- 著者
-
中野 瑞彦
- 出版者
- 桃山学院大学
- 雑誌
- 桃山学院大学経済経営論集 (ISSN:02869721)
- 巻号頁・発行日
- vol.57, no.3, pp.101-130, 2016-03-03
Resona Bank reimbursed the public fund in June 2015 which had been injected in March 1999. The capital to asset ratio of the bank had been less than 4% which was the minimum requirement for running domestic banking business. The main purpose of the injection was to keep the stability of the financial system by preventing a big bank from collapsing. After the injection the bank restructured their business and accumulated reserves for repayment. But it took more than 16 years to reimburse the public fund. Tax payers had incurred a risk of loss for such a long time. It should be evaluated whether the public injection into Resona Bank was useful in terms of the stability of the financial system.
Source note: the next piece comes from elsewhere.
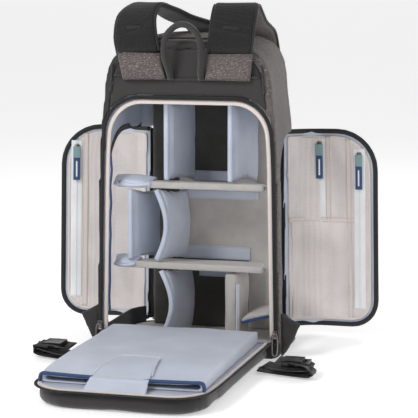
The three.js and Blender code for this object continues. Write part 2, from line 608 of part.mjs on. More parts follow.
// Its feet stand just inside the strap anchors; across is given here as a share of that.
const handleFoot = 0.42 * STRAP.width - HANDLE_RADIUS - GAP;
const handleHalf = [
  [1, -0.5, 0.8393, 6.5], [1.019, -0.5, 0.871, 14], [1.185, -0.5, 0.9346, 26],
  [1.074, -0.5, 0.9869, 27], [0.556, -0.5, 1.0168, 26], [0, -0.5, 1.0262, 26],
].map(([across, ...rest]) => onStrap([(across * handleFoot) / STRAP.width, ...rest]));
const handlePath = new THREE.CatmullRomCurve3([...mirrorX(handleHalf.slice(0, -1)), ...handleHalf.slice().reverse()]);
const ringOf = (radius, sides) => {
  const shape = new THREE.Shape();
  for (let i = 0; i < sides; i++) {
    const turn = (i / sides) * 2 * Math.PI;
    shape[i ? "lineTo" : "moveTo"](radius * Math.cos(turn), radius * Math.sin(turn));
  }
  return shape;
};
const handle = new THREE.ExtrudeGeometry(ringOf(HANDLE_RADIUS, 8), { steps: 28, extrudePath: handlePath });
piece("grab_handle", handle, CHARCOAL);

export default root;
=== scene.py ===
"""Camera backpack standing open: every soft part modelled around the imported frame."""

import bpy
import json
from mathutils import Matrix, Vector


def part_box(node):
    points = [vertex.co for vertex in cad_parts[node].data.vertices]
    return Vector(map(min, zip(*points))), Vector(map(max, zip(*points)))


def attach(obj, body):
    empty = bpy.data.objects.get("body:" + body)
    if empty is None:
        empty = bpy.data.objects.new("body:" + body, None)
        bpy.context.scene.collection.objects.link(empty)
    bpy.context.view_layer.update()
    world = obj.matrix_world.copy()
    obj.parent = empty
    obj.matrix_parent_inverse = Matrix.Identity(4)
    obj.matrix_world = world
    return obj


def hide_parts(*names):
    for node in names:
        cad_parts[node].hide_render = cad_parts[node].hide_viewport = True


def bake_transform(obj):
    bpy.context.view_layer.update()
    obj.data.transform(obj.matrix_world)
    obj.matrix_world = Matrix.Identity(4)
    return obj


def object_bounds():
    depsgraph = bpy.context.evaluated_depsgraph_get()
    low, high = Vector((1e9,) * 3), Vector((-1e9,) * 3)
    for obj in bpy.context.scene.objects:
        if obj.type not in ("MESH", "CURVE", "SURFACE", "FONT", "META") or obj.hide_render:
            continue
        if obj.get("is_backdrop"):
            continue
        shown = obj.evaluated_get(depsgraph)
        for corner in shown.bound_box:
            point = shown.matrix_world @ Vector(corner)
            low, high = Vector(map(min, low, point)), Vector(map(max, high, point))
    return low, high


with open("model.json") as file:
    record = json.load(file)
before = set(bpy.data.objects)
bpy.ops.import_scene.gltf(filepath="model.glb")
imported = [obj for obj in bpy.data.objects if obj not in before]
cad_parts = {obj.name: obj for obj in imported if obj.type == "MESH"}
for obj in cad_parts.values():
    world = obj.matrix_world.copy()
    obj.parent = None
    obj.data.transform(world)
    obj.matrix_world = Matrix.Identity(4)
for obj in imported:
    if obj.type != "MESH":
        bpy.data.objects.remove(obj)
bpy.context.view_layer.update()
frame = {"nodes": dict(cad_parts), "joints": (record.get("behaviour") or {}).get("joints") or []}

import json
import math

import bmesh
import bpy
from mathutils import Matrix, Vector, noise

bl_info = {
    "name": "Camera Backpack",
    "version": (1, 0, 0),
    "blender": (4, 5, 0),
    "location": "View3D > Sidebar > Backpack",
    "description": "Builds the fabric, zips, pads and webbing of an opened camera backpack",
    "category": "Add Mesh",
}

MM = 0.001
JOINTS = {j["name"]: j for j in frame["joints"]}


# ---- Colours and materials ----
def linear(code):
    """An sRGB hex colour as linear red, green and blue."""
    parts = [int(code[i : i + 2], 16) / 255 for i in (0, 2, 4)]
    return tuple(c / 12.92 if c <= 0.04045 else ((c + 0.055) / 1.055) ** 2.4 for c in parts)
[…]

After 2006 the public fund has been injected into some of the regional banks under the new act and scheme. Its original aim was to support a disposal of the non-performing loans of the regional financial institutions and to promote an integration of them. But the original aim faded away through the two revisions due to the Lehman Shock and the East Japan Great Earthquake. As a result the aim of the act and the scheme has been changed to provide regional financial institutions some resource to sustain their lending to the SMEs that were suffering from the economic downturn. In reality the act and the scheme have become a measure to rescue an individual financial institution itself rather than to keep the stability of the regional financial system. It is important to re-consider a meaning of the public fund injection. A loss of the fund will be finally incurred by tax payers. Most of remote areas in Japan have a few serious economic problems such as an aging population and deindustrialization. It will finally result in a contraction of financial business there. The regional financial institutions are required to supply a risk money and offer a highly professional business consultation to their clients. They need to strengthen themselves in both finance and management for the future. The public fund should be utilized to promote an integration of regional financial institutions rather than to help their independence as an individual entity.